There has to be an added, simple mechanism where a user (not a developer, or triage) can add to a list of applications affected by a specific bug.
That's the purpose of the AppDB, for knowing what bugs affect a program, how to work around them, etc. Bugzilla is for reporting and fixing bugs.
See above for what I consider a bug, this is a single application affected by a single problem. Linking together independent bugs needs to be done in a rational manner. If three applications are affected by the same bug, then they either should be linked together, reported under one bug with additional votes for the added applications and users with an updated description, or held as separate bug reports.

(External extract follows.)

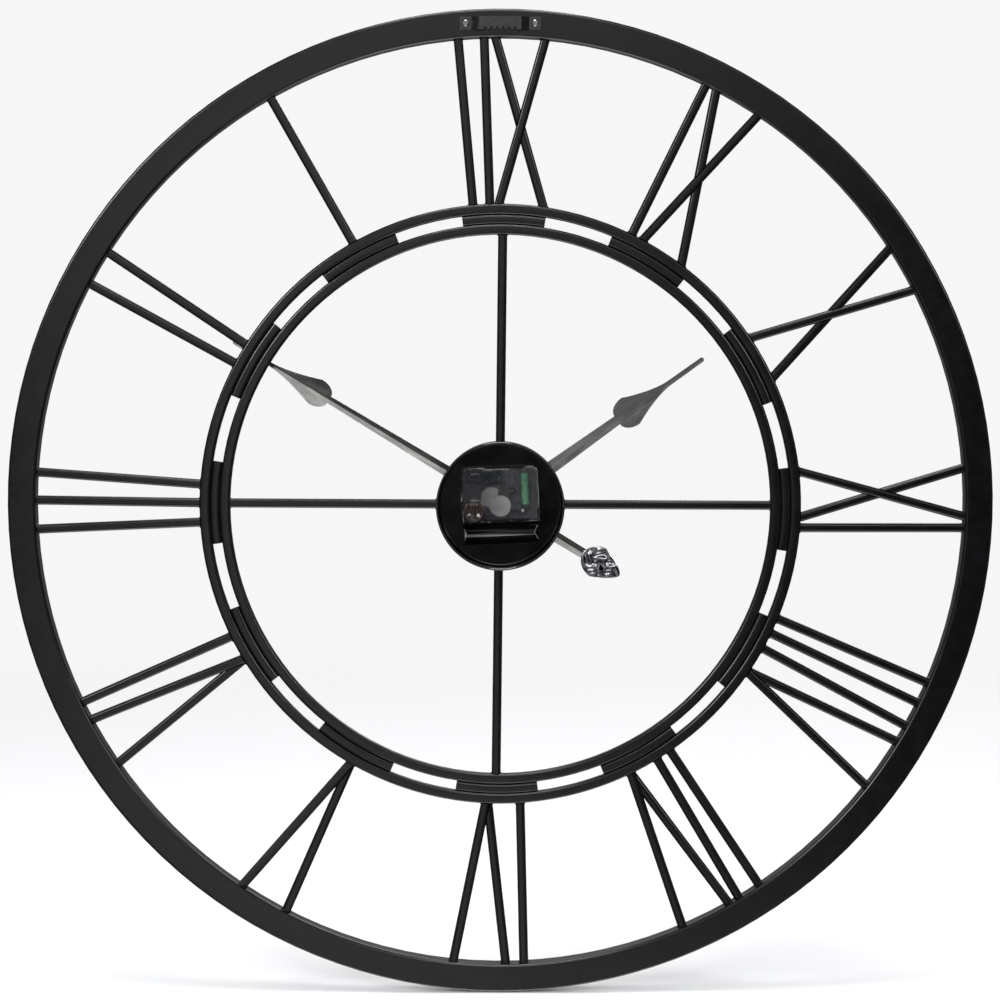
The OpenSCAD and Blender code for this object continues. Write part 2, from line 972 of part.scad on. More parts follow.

Understandable, but keep in mind that few people triage most bugs. Dmitry, Vitaliy and myself seem to be ones most often triaging bugs. Dan, Juan, Hans, Lei and others (no offense to those left out) help quite a bit as well. I encourage you to subscribe to wine-bugs for a while and triage all the bug reports. Once you get a sense of all the duplicates, you'll understand my viewpoint better. Especially when something like the 1.1.12 regressions occur.
Sorry to be so long winded about this, but proper bug reporting was and still is my primary business.
Again, understandable, but this is Wine's Bugzilla, not crossover's. It's a volunteer project, and Bugzilla is not there to track every bug in every app, but rather to track each bug in Wine...a subtle, yet important, difference.
The AppDB is great for these sorts of things. If a bug affects multiple apps, list it there. Most people search AppDB for getting their app to run, not Bugzilla. They can always add a comment to the bug saying it affect X app as well. For those bugs, the summary can (and usually is) adjusted accordingly.